Contém pequenos spoilers

Combinar gêneros tão antagônicos como a comédia, o horror visceral e o drama psicológico é uma tarefa um tanto difícil. Como Stephen King escreveu uma vez sobre tais gêneros na literatura, em mãos inábeis uma comédia pode tornar-se um lamento fúnebre e o terror provocar o riso involuntário. Felizmente quando a mistura é bem feita, temos geralmente uma grata surpresa. Esse é o caso de As Vozes, filme cuja trama é centrada na pequeníssima cidade de Milton, onde o operário de uma fábrica de banheiras, Jerry (Reynolds) em constante acompanhamento psiquiátrico, acaba ficando obcecado por Fiona (Arterton), uma colega de trabalho, enquanto ouve os conselhos de seu gato e cachorro de estimação, que funcionam para ele quase como figuras do anjinho (o cão) e diabinho (o felino).

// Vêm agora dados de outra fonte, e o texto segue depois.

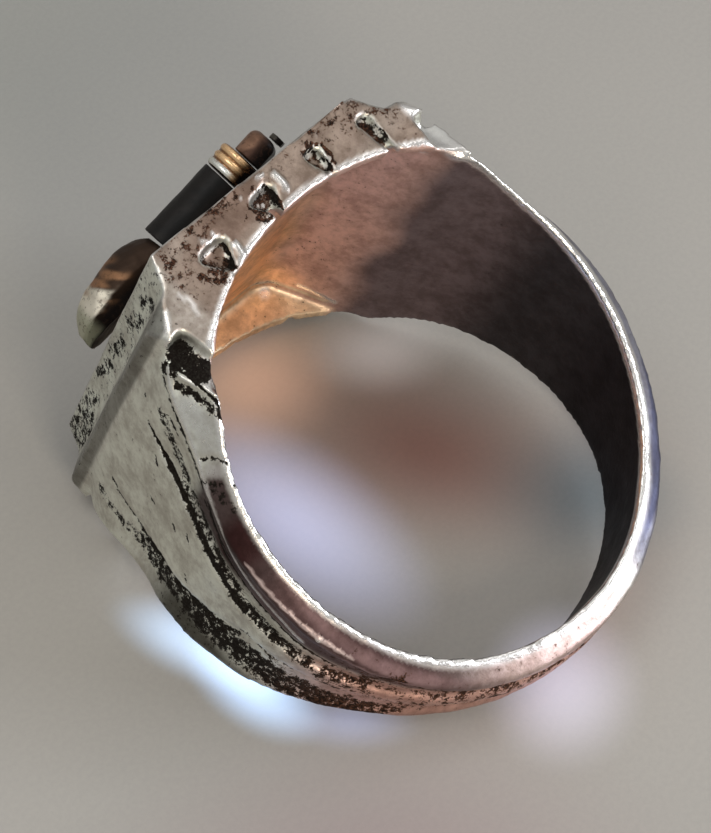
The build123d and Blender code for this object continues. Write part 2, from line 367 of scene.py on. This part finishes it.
def waves(places, size, seed):
    """Slow uneven values between about -1 and 1, size in millimetres."""
    chance = np.random.default_rng(seed)
    total = np.zeros(len(places))
    for step in range(6):
        direction = chance.normal(size=3)
        direction /= np.linalg.norm(direction)
        pace = 2 * math.pi / size * (0.6 + 0.25 * step)
        start = chance.uniform(0, 2 * math.pi)
        total += np.sin(places @ direction * pace + start) / (1 + 0.3 * step)
    return total / 2.4


def near_trail(places, trail, width):
    """1 along a trail of points, 0 from three quarters of the width on."""
    far = np.full(len(places), np.inf)
    for start, end in zip(trail[:-1], trail[1:]):
        start = np.array(start)
        along = np.array(end) - start
        share = np.clip((places - start) @ along / (along @ along), 0, 1)
        far = np.minimum(far, np.linalg.norm(places - start - share[:, None] * along, axis=1))
    return 1 - ramp(far, 0.25 * width, 0.75 * width)


def blended(tone, colour, weight):
    return tone + (np.array(colour) - tone) * np.clip(weight, 0, 1)[:, None]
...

Os problemas de Jerry começam quando um encontro amoroso toma um rumo inesperadamente mórbido.

Dominado por cores fortes, a começar com o pink berrante nos detalhes, uniformes e até mesmo nas empilhadeiras da fábrica onde Jerry trabalha, o desenho de produção de Udo Kramer (Caçadores de Emoção: Além do Limite) cria para o filme uma estética de mundo da maneira como o personagem enxerga, deixando claro ao espectador que a maior parte do que vemos se constitui numa fantasia criada pela mente problemática do protagonista, forçando inclusive uma aproximação psicológica com o rapaz, como também executado no remake de Maníaco (naquele tínhamos até mesmo a câmera subjetiva para ilustrar tal efeito). E a escolha do ator ajuda muito nessa identificação e empatia. Aqui Ryan Reynolds entrega uma de suas melhores performances, num papel que requer muitas nuances de interpretação. Repare, por exemplo, quando seu personagem explode no consultório de sua psiquiatra (a ótima Jacki Weaver) e logo em seguida exibe um comportamento mais calmo; já em outros momentos demonstra genuína ternura com a personagem de Anna Kendrick, ou um pesar profundo ao se lembrar de seu problemático passado; convencendo igualmente em todos esses momentos. Vale lembrar ainda que Reynolds foi o responsável pela dublagem das vozes do título. Ainda no elenco, homogeneamente interessante, temos Gemma Arterton como um genuíno interesse romântico, que apesar de nunca chegar a ser tridimensional, convence com seu charmoso sotaque britânico e carisma. Já Kendrick emprega mais uma vez sua meiguice no papel de Lisa, uma carente, porém apaixonada colega de Jerry.

O mais surpreendente em As Vozes, no entanto, é o equilíbrio perfeito entre o cômico e o trágico com que Satrapi (do premiado Persepolis) dirige o roteiro de Perry (responsável por, veja só, Atividade Paranormal 2). Em um momento, quando Jerry ouve batidas na porta de seu escuso lar, damos gargalhadas ao ouvir seu cão Bosco correr ao local dizendo "Eu levarei a bala por você, Jerry" ou "Eu te dou cobertura", sob protestos do gato Mr. Whiskers. Já em outro instante, quando o protagonista abre sua geladeira e percebe o que de fato se encontra lá dentro, somos imediatamente transportados para a cruel realidade junto com o personagem. Funcionando muito bem até os créditos finais (quando até mesmo Jesus Cristo é visto dançando Sing a Happy Song) e embalado por uma trilha sonora deliciosa de Olivier Bernet, o longa se configura como uma elegante comédia dramática, já que por trás das animadas vozes que preenchem o filme, encontra-se um pesado drama sobre uma mente perturbada.